Our next topic is transfers. Someone will have to start a count of former Waterloo football players who have officially transferred, or are very much expected to transfer, to another school. One's gone to Queen's, and this article alone has up to six: two or three going to Laurier (although more have apparently contacted the school), one to McMaster, one to NCAA-bound SFU, and one to Calgary.

It's the WLU ones that are interesting. Not necessarily from a football standpoint, but because of the following:
Laurier is an attractive option for the nine or so Warriors who’ve made inquiries about the Golden Hawks because those players could be admitted as visiting students, WLU’s athletic director Peter Baxter said.

Provided the players can find appropriate courses and get a letter of permission from UW, those players will be allowed to study and play at Laurier, while earning credits toward their UW degrees.
It's interesting because it's a clean solution to a messy problem. Some in the drive-by media may pick up on this and act outraged that someone can play football for Laurier while earning a Waterloo degree. Few of these will understand the arrangement these two schools have. Fewer still will have studied at either institution. It's simply not a big deal. Waterloo students take courses at Laurier all the time, and once they're enrolled at WLU, it makes perfect sense to allow them to participate in a varsity sport which UW no longer offers.

**

And while we're on the topic of a sport Waterloo no longer offers, let's take a quick look at what friend of the blog Mark Masters wrote in the National Post:
"The Hamilton Tiger-Cats may figure in a plan to help the University of Waterloo football program survive a one-year suspension. But the president of the Canadian Football League club, Scott Mitchell, wants assurances from the school that it is serious about football:

"The Ticats would be willing to do a great deal if we knew that the commitment from the administration was there to make sure that any commitment on our behalf was worth doing," Mitchell said. "We have a million different ways to spend our time and resources and we're not going to spend it on somebody who is not serious about building a credible and good football program."

[...]

"I'm not sure anyone else outside the athletic department has an understanding of the impact that the decision to suspend the team is going to have not just on the football program, but the athletic department as a whole," Mitchell said.
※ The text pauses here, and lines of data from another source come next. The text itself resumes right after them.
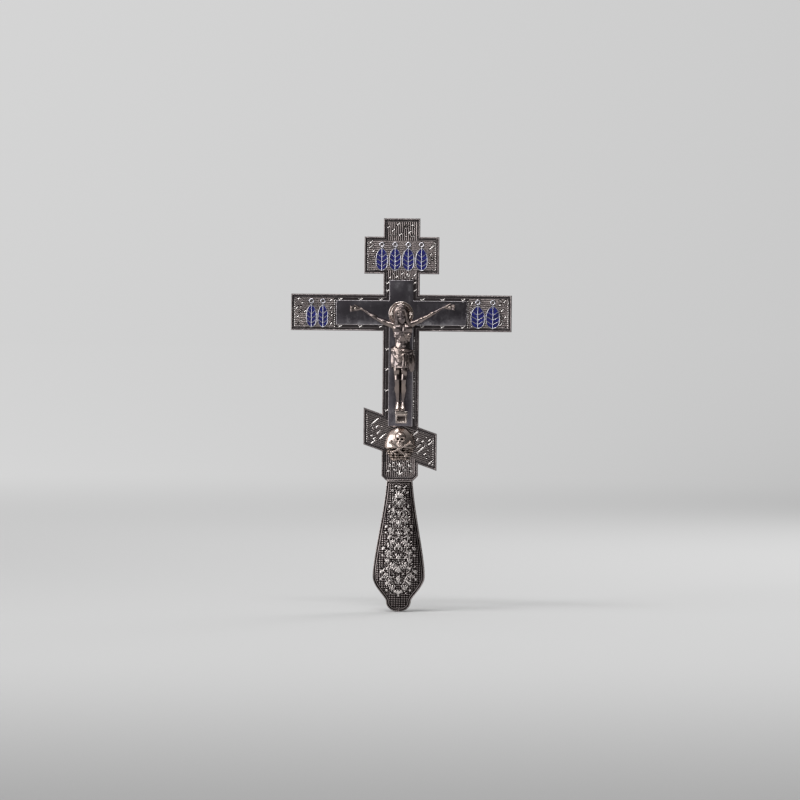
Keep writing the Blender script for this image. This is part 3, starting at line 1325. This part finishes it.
# A ledge over a box whose framed front has a sunken, sloping field.
def makeFootrest():
    look = footrestLook
    x, out, half, boxHalf = crossSize["figureX"], crossSize["overlayOut"], look["half"], look["boxHalf"]
    low, high = look["bottom"], look["ledge"] + 0.3
    ledge = cuboid(x - half, x + half, look["ledge"], look["top"], out, look["front"])
    box = cuboid(x - boxHalf, x + boxHalf, low, high, out, look["boxFront"])
    pickFaces(box, lambda face: face.normal.y < -0.9)
    bpy.ops.mesh.inset(thickness=look["frame"] * mm)
    bpy.ops.mesh.extrude_region_move(TRANSFORM_OT_translate={"value": (0, look["recess"] * mm, 0)})
    middle = spot(x, look["boxFront"] - look["recess"], (low + high) / 2)
    bpy.ops.transform.rotate(value=math.radians(look["slope"]), orient_axis="X", center_override=middle)
    bpy.ops.object.mode_set(mode="OBJECT")
    for part in (ledge, box):
        shaped(part, "BEVEL", width=look["bevel"] * mm, segments=3, limit_method="ANGLE")
    settle(joined([ledge, box]), "footrest_block", footrestSilver, ("footrest",), 50)


pinLook = {
    "shaft": 0.55, "sides": 24, "handSeat": 3.3, "footSeat": 5.4,
    "head": ((1.05, 0), (1.05, 0.22), (0.97, 0.42), (0.72, 0.6), (0.36, 0.68), (0.04, 0.7)),
    "hands": ((-figureLook["palm"], 181.0), (figureLook["palm"], 182.6)),
    "feet": ((figureLook["footShift"] - 2.0, 107.4), (figureLook["footShift"] + 2.0, 107.4)),
}


def makePins(kind, sideways, seat):
    look, middle = pinLook, crossSize["figureX"]
    seat += crossSize["overlayOut"]
    shaft = [(look["shaft"], -crossSize["faceOut"]), (look["shaft"], seat)]
    head = [(radius, seat + high) for radius, high in look["head"]]
    places = [(middle + x, z) for x, z in sideways]
    pins = spread(turnedPiece(shaft + head, 0, 0, look["sides"]), places)
    for pin, side in zip(pins, ("left", "right")):
        name = f"{kind}_nail_{side}"
        settle(pin, name, pinSilver, (f"{kind}_pin_{side}",), 40)


makeFootrest()
makePins("hand", pinLook["hands"], pinLook["handSeat"])
makePins("foot", pinLook["feet"], pinLook["footSeat"])
print("footrest and nails made")

# The mound with its skull and crossed bones.
moundLook = {
    "ground": 75.6, "half": 12.0, "deep": 6.6, "high": 15.4, "base": 10.8, "baseHalf": 7.6, "layers": 5,
    "voxel": 0.18, "skull": 0.4, "polish": 0.66, "stone": (0.26, 0.4),
}


def makeSkull(x, out, z):
    def at(side, forward, up, *more):
        return (x + side, out + forward, z + up, *more)

    parts = [
        *blobs(at(0, -0.2, 2.3, 4.2, 3.7, 4.1, 0, 32), at(0, 0.6, 0.4, 3.5, 2.9, 2.6, 0, 24)),
        limb([
            at(0, 0.9, -0.6, 2.5, 2.1), at(0, 1.2, -2.0, 2.1, 1.9), at(0, 1.3, -3.4, 1.8, 1.6),
            at(0, 1.2, -4.6, 1.5, 1.2),
        ], sides=14),
    ]
    parts += wires((  # brows
        0.5, at(-2.7, 2.0, 1.5, 0.8), at(-1.4, 3.2, 1.7), at(0, 3.2, 1.3), at(1.4, 3.2, 1.7),
        at(2.7, 2.0, 1.5, 0.8),
    ))
    for s in (-1, 1):  # cheekbones and jaw
        parts += blobs(at(s * 2.4, 2.1, -0.7, 1.1, 0.9, 0.7, 0, 14))
        parts += wires((
            0.55, at(s * 1.9, 1.6, -2.0), at(s * 1.9, 1.4, -3.8), at(s * 0.9, 2.2, -4.9), at(0, 2.5, -5.0),
        ))
    for k in range(-2, 3):  # teeth
        parts += blobs(at(0.62 * k, 3.0 - 0.12 * k * k, -2.6, 0.3, 0.4, 0.55, 0, 10))
    return parts


def makeBone(fromX, fromZ, toX, toZ, out):
    runs, rises = toX - fromX, toZ - fromZ
    length = math.hypot(runs, rises)
    aside, up = 0.75 * rises / length, 0.75 * runs / length
    shaft = [(fromX + share * runs, out + 0.2, fromZ + share * rises, 0.85) for share in (0.25, 0.75)]
    parts = [wire([(fromX, out, fromZ, 1.3), *shaft, (toX, out, toZ, 1.3)], 0.72)]
    for x, z in ((fromX, fromZ), (toX, toZ)):
        for s in (-1, 1):  # two knuckles at each end
            parts.append(blob(x - s * aside, out + 0.1, z + s * up, 0.95, 0.85, 0.95, segments=14))
    return parts


# Layers of rocks under the dome, narrower towards the foot.
def makeRocks():
    look, parts = moundLook, []
    drawn = random.Random(11)
    for layer in range(look["layers"]):
        share = layer / (look["layers"] - 1)
        half = look["half"] + (look["baseHalf"] - look["half"]) * share
        thick = look["deep"] * (0.72 - 0.34 * share)
        z = -0.9 - layer * (look["base"] - 1.4) / (look["layers"] - 0.4)
        count = 5 - layer // 2
        for k in range(count):
            x = half * (2 * (k + 0.5) / count - 1) * 0.86 + drawn.uniform(-0.5, 0.5)
            wide = half / count * drawn.uniform(1.15, 1.5)
            fall = math.sqrt(max(0.15, 1 - (x / (half * 1.12)) ** 2))
            deep = thick * fall * drawn.uniform(0.86, 1.08)
            up, high, tilt = drawn.uniform(-0.3, 0.3), drawn.uniform(1.15, 1.5), drawn.uniform(-9, 9)
            parts.append(blob(x, 0, z + up, wide, deep, high, tilt))
    return parts


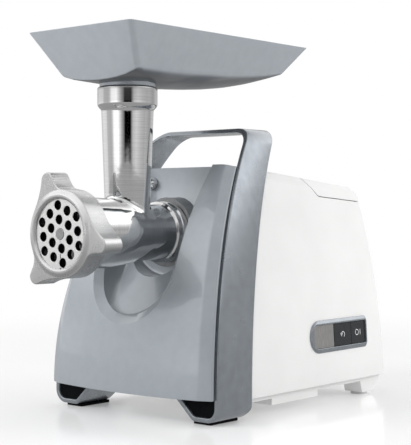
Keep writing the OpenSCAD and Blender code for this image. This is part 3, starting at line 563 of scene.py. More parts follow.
def cylinder(name, radius, low, high, centre=(0, DRIVE_Z), n=128, corner=0):
    """A cylinder along Y, whose rear edge can be rounded."""
    profile = soften([[0, low], [radius, low], [radius, high], [0, high]], [0, 0, corner, 0])
    return revolve(name, profile, "y", centre, n)


def front_housing():
    shell = panel_block()
    combine(shell, cylinder("pocket_wall", POCKET_WALL_R, *POCKET_WALL_Y), "UNION")
    combine(shell, channel_cutter(), crossing=True)
    combine(shell, cylinder("pocket", POCKET_R, -60, POCKET_Y, corner=3))
    combine(shell, cylinder("socket_hole", SOCKET_HOLE_R, 20, 95))
    combine(shell, cylinder("button_hole", RELEASE_HOLE_R, 20, 95, (RELEASE_X, RELEASE_Z), 48))
    shade(shell, 28)
    dress(shell, PANEL, "housing", "panel_grey", "front_housing")


# ---------------- handle band
FOOT_Z = BAND_LOW.z
FOOT_IN_X = 51.0
FOOT_FLAT_X = 70.0
FOOT_CORNER_R = 12.0
HANDLE_R = 22.0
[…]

Did you feel that? That was Scott Mitchell smacking Waterloo's senior management in the face.

(Mitchell, a member of Toronto's 1993 Vanier Cup team, might know a thing or two about how a football program can be bled dry by administration.)

**

And now that we've arrived at Waterloo's upper management, there's another topic that's worth bringing up, mostly for kicks. Some sources have quoted Bud Walker, who is Waterloo's associate provost of student services, in relation to the football troubles. Earlier, Feridun Hamdullahpur ("Vice-President Academic & Provost") was quoted in media coverage, and he was apparently the one who made the decision to suspend the team. And of course Bob Copeland, the athletic director, was involved, media-wise, at all stages.

Are you, like me and Neate, wondering why university president David Johnston didn't say a thing? Especially when he actually favoured the decision?
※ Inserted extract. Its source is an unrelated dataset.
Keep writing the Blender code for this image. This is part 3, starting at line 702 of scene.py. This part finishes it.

Well, no wonder he couldn't be found at Waterloo: He was at Rideau Hall.

Figuratively, that is.

One could assume that Johnston didn't put himself into the football story, because doing so might have taken him out of the governor-general story. It wouldn't do for Canada's Next Viceregal Representative to be associated in any way with what is incessantly called the biggest doping scandal in CIS history (by people who can't name another one). Actually, the fact that Waterloo's football team is not mentioned in that Globe and Mail article kind of proves my point.

(To clarify: Johnston's a perfectly cromulent choice for the gig, had precious little to do with the football team, and we can't blame him for avoiding this mess, if that's what he did. Just thought we should bring it up.)

**

So, to recap:

  • There's a CFL drug testing policy that might catch some of the CIS users;
  • Many Waterloo players are getting away from UW faster than they've ever gotten away from the pass rush; and
  • At least one CFL franchise isn't optimistic that there will ever be Warrior football again.

(Not to mention the extant police investigation, which has already included charges against two former players, and UW's own internal investigation.)

As Craig Silverman would say: "Rest is fine."